■ Items:
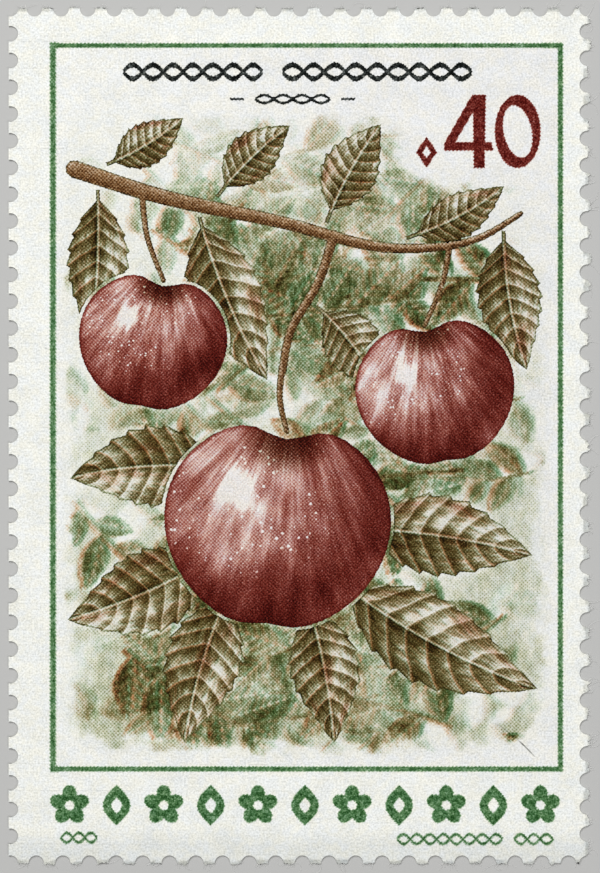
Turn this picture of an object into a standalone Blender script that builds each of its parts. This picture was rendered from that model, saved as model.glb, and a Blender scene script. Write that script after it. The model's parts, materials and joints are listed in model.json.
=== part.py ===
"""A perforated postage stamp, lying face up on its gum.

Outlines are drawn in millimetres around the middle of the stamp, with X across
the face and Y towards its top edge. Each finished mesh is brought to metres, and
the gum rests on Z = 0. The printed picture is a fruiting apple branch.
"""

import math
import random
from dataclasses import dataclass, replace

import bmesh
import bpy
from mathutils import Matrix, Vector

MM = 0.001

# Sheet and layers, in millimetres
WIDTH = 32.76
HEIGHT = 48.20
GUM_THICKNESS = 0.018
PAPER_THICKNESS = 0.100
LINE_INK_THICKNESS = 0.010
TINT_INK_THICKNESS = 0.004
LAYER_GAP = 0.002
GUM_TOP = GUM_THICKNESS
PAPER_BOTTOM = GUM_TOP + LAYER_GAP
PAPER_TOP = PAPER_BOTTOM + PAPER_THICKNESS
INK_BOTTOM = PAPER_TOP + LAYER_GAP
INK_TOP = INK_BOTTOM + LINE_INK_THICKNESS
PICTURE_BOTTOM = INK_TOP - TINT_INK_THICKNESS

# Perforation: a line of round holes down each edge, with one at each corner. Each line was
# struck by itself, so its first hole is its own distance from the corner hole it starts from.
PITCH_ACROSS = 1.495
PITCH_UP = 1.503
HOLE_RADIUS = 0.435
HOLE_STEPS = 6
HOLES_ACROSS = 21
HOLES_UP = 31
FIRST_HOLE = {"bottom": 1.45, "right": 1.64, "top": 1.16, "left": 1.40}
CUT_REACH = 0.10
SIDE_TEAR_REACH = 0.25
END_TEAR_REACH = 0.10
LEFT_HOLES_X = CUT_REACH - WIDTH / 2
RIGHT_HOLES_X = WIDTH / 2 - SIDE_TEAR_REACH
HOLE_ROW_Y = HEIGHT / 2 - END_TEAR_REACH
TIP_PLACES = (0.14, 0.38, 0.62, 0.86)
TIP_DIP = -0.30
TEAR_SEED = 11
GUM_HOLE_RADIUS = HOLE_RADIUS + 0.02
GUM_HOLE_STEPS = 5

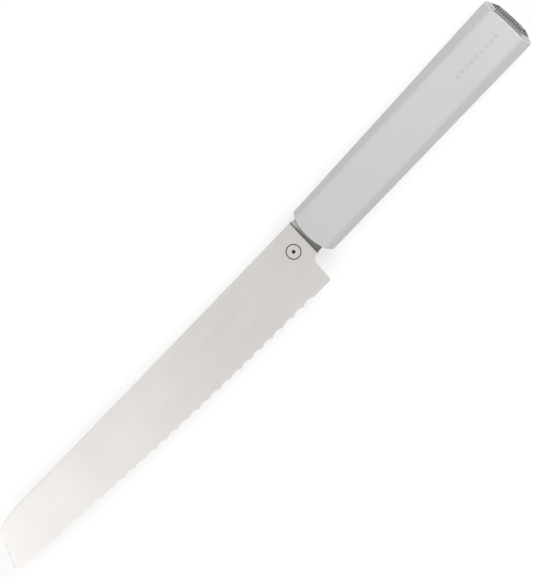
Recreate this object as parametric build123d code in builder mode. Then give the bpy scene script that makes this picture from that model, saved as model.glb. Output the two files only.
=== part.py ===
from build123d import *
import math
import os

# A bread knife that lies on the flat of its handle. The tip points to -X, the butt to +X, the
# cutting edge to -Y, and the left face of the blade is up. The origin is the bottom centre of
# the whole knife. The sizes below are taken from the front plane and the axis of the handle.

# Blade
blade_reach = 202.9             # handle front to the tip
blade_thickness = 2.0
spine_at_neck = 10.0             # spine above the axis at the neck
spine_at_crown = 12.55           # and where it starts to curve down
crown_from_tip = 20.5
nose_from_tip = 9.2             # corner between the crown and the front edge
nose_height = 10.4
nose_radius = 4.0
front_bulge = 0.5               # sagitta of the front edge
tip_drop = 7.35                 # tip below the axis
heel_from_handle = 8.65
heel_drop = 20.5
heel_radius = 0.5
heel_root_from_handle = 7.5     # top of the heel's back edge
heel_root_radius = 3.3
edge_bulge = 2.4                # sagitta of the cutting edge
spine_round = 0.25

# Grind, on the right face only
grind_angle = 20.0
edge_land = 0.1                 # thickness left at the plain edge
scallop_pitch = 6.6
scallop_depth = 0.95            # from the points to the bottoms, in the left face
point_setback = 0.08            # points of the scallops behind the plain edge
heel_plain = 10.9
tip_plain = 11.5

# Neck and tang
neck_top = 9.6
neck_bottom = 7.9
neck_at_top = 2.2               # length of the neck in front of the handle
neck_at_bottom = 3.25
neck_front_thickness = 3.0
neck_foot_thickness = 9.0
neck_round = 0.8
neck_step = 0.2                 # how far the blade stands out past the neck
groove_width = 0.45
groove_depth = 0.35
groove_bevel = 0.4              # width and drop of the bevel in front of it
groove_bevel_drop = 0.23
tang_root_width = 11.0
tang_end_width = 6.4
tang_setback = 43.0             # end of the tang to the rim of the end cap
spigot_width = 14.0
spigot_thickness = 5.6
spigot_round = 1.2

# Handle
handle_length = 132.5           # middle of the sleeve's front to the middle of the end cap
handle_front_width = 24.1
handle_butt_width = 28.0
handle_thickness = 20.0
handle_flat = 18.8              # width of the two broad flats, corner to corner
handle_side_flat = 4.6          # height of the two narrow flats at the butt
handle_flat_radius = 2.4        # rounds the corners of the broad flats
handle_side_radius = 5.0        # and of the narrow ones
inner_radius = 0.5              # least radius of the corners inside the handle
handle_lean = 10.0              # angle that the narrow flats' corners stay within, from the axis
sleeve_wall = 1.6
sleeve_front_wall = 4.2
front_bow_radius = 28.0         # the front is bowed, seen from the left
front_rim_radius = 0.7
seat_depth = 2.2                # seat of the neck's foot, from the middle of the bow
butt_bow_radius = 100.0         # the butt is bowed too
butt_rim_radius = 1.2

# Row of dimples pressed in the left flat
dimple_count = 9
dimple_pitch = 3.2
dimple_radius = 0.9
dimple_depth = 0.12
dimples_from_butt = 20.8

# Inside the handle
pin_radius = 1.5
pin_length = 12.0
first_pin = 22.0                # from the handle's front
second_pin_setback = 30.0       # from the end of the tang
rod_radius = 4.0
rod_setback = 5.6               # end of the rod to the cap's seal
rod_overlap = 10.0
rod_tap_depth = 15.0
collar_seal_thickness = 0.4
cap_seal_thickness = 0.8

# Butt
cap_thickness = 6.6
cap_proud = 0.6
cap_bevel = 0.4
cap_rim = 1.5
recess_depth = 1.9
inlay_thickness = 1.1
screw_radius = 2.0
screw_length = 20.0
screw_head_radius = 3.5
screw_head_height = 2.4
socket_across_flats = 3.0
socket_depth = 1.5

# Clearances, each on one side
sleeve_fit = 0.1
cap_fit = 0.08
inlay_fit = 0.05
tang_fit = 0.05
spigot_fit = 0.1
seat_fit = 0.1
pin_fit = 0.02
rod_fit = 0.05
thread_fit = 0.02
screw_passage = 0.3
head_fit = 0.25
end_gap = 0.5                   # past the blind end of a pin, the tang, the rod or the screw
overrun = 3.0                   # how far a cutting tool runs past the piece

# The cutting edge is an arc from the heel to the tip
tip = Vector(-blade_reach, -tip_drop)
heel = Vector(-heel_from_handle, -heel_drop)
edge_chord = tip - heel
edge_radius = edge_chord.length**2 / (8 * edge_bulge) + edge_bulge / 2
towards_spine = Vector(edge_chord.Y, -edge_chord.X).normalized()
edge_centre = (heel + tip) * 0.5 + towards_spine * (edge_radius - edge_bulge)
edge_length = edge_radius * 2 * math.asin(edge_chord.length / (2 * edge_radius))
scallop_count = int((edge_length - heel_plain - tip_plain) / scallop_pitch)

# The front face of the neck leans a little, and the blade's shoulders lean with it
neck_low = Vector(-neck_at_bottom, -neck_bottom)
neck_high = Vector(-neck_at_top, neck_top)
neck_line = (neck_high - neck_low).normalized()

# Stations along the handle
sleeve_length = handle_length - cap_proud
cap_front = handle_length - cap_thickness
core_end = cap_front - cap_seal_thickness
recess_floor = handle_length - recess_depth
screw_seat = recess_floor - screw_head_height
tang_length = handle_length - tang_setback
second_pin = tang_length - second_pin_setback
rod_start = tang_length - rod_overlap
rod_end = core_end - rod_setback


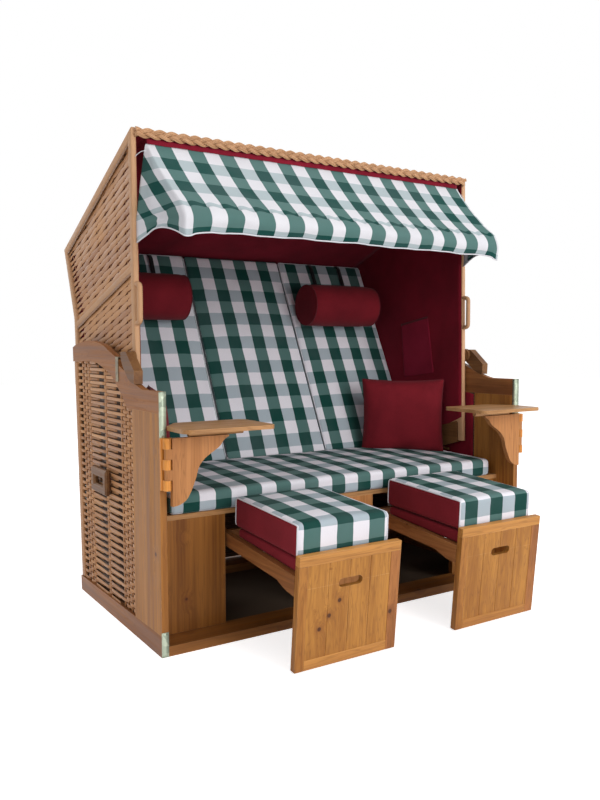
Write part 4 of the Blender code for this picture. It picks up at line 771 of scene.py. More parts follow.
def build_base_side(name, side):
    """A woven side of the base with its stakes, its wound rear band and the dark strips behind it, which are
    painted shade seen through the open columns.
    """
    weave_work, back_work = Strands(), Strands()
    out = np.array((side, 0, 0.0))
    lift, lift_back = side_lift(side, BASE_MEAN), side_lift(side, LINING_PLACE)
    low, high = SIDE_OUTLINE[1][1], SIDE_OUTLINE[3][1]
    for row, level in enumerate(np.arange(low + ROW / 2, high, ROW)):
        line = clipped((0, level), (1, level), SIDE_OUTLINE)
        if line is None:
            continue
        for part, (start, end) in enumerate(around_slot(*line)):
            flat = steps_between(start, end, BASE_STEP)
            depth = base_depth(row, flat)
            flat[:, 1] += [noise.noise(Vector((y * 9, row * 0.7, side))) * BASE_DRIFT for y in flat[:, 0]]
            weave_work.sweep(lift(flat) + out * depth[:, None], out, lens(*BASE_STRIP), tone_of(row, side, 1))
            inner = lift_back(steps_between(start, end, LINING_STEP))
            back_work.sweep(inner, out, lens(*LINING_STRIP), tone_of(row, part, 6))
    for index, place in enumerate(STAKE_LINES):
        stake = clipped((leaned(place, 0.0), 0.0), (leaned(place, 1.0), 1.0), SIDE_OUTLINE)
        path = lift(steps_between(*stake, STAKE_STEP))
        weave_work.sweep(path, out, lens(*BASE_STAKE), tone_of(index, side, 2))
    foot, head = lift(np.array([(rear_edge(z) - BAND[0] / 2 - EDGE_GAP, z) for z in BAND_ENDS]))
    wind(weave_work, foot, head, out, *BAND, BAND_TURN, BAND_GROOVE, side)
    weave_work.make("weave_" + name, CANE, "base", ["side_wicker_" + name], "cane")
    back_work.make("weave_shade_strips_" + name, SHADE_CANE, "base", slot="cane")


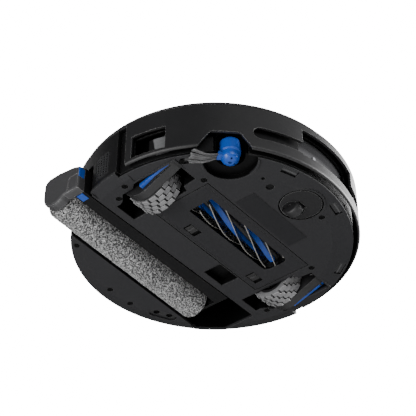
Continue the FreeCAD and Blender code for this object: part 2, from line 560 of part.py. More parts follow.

■ The problem: Begin with the first line of the listing and copy exactly through the line that contains "on its gum.", please, keeping both ends and leaving out everything after.

■ Solved exercise:
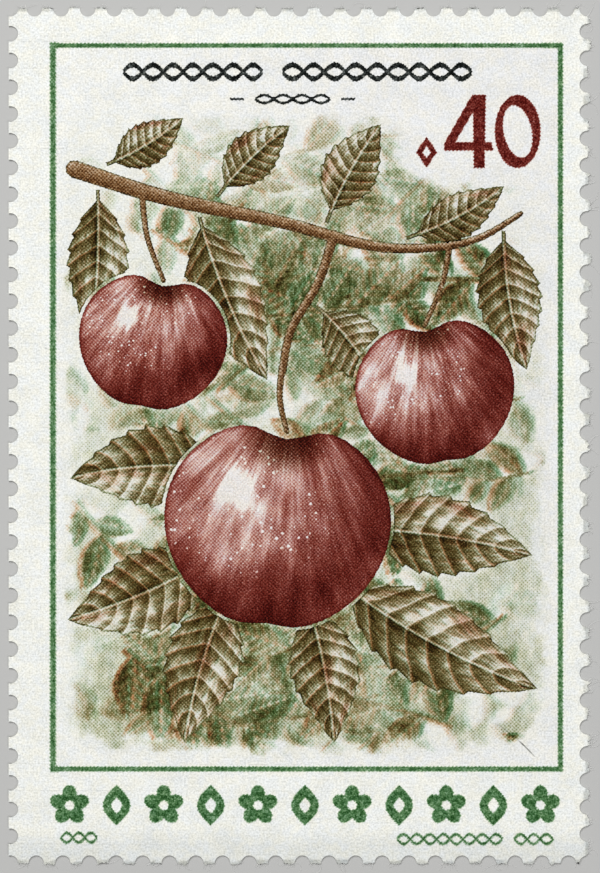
Turn this picture of an object into a standalone Blender script that builds each of its parts. This picture was rendered from that model, saved as model.glb, and a Blender scene script. Write that script after it. The model's parts, materials and joints are listed in model.json.
=== part.py ===
"""A perforated postage stamp, lying face up on its gum.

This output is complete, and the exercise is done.